A friend is considering taking a sabbatical from her job, and is weighing all the considerations: finances, healthcare, job market. She put out a list of questions to a bunch of us, and I wound up writing a little bit about my current, in-progress sabbatical.
Spent what felt like a dumb amount of time looking at money stuff at the start of the year, summing up what we spent in 2024 and on what, and making what basically everyone calls a “budget” for 2025.
My new mantra for 2025: Try easy. No more over-striving, no more perfectionism, no more gritting teeth and grinding through because of some misguided notion that the hardest worker wins. (Spoiler alert: they don’t.)
This year, there will be more relaxing into tasks, letting things take as long as they take, paying attention without judgement to how they are unfolding, more flow, more ease, more deep focus time with fewer distractions, more openness, more delight in the doing versus the outcome.

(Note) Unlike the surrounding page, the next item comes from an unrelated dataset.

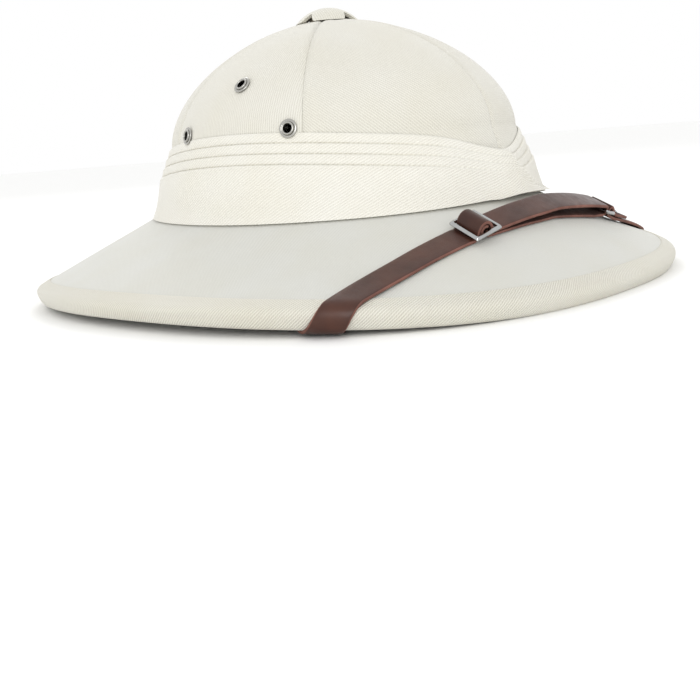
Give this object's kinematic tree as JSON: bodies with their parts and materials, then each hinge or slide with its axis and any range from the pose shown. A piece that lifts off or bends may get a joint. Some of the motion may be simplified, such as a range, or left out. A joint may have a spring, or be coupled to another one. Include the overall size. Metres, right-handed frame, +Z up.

It’s a new and wild and weird way to live. Happy New Year!
I often get asked, “What would you tell your 16-year-old self?” I’d tell her to get over the perfectionist thing. Stop trying to be a straight-A student. We think striving for perfection is an accelerant but, in reality, it makes you risk-averse, emotionally bound to your scorecard. It’s too hard to live under that.
— Sarah Friar, saying a helpful thing for my my 40-something-year-old self.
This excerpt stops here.